== Requirements ==
Look for the string "scene" in every line, and copy each line that has it.

== Data listing ==
START

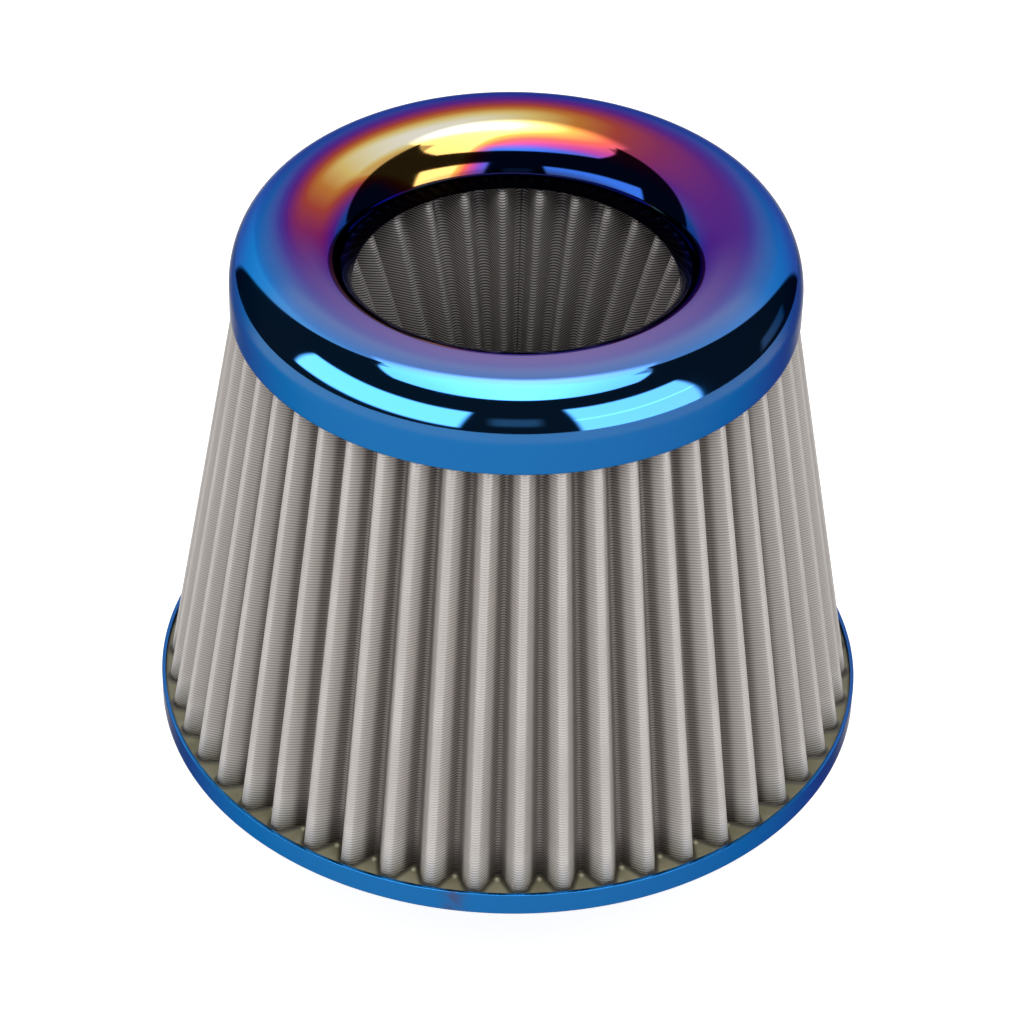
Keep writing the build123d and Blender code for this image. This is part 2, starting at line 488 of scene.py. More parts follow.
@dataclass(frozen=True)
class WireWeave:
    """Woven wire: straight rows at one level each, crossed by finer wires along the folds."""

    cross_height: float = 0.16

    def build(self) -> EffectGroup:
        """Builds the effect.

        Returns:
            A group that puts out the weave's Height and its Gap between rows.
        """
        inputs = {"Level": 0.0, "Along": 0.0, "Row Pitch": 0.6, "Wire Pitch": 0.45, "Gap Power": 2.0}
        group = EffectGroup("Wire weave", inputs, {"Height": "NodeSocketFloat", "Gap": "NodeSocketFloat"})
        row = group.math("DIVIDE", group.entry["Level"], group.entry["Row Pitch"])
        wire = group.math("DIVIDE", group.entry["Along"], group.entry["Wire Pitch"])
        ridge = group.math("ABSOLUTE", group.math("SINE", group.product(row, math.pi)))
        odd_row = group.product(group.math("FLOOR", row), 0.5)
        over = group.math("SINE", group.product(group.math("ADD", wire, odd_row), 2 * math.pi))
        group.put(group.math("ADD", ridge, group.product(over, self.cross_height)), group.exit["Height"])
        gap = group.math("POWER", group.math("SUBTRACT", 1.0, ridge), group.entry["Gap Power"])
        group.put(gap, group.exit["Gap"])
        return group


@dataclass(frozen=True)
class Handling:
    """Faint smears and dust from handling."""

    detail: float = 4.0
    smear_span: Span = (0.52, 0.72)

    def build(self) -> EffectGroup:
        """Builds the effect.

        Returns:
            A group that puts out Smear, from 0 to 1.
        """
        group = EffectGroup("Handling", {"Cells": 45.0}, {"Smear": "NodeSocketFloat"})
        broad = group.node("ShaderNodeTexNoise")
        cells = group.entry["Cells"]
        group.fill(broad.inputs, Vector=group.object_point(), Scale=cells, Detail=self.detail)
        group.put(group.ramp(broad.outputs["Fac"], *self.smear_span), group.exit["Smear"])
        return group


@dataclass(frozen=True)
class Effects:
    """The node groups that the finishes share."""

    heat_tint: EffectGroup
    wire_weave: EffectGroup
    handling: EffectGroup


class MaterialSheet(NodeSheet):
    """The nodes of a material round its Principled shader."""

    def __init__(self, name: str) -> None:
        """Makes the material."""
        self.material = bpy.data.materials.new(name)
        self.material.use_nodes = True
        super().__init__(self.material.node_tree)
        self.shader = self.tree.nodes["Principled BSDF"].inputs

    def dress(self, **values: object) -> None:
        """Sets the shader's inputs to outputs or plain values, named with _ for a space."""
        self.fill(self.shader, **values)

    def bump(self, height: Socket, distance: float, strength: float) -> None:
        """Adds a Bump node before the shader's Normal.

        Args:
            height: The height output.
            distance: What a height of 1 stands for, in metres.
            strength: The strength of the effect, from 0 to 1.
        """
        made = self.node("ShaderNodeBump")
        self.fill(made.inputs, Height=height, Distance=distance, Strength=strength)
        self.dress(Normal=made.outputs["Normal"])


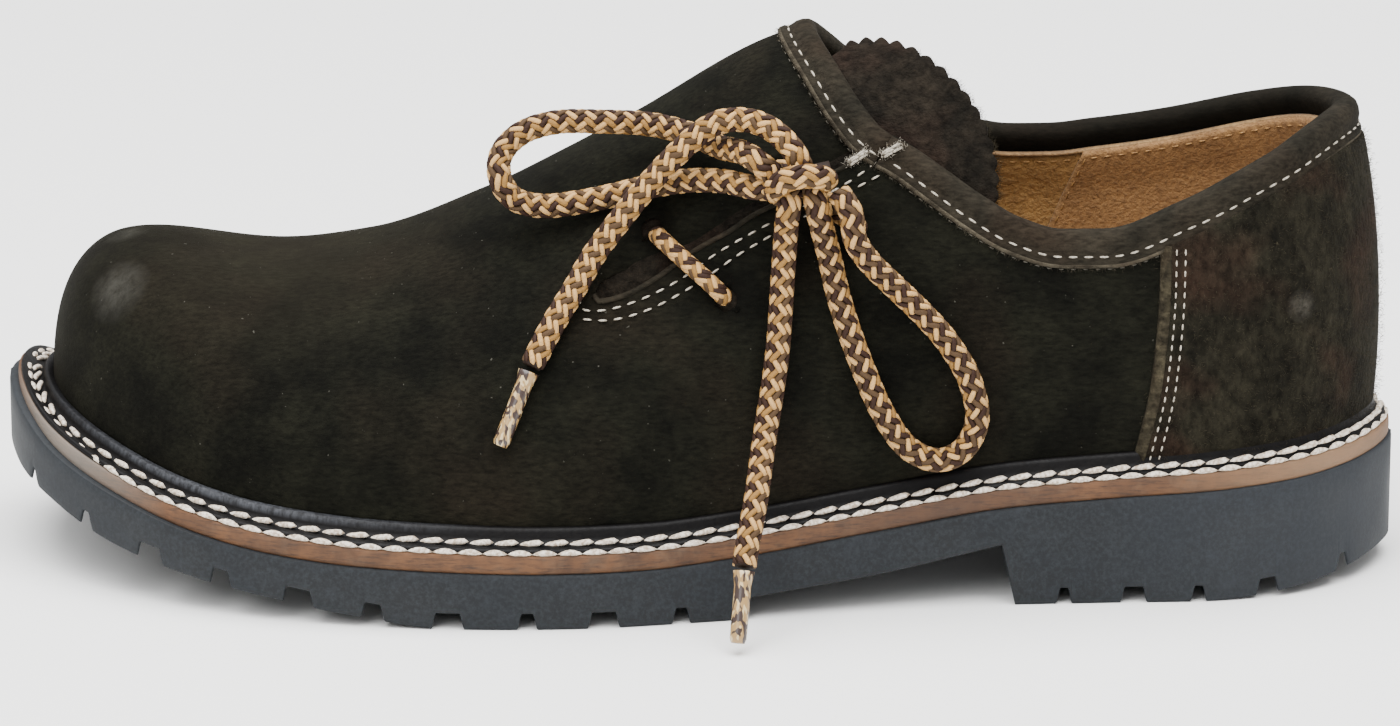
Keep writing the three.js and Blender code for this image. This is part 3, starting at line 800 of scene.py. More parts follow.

END

== Worked solution ==
Keep writing the build123d and Blender code for this image. This is part 2, starting at line 488 of scene.py. More parts follow.
Keep writing the three.js and Blender code for this image. This is part 3, starting at line 800 of scene.py. More parts follow.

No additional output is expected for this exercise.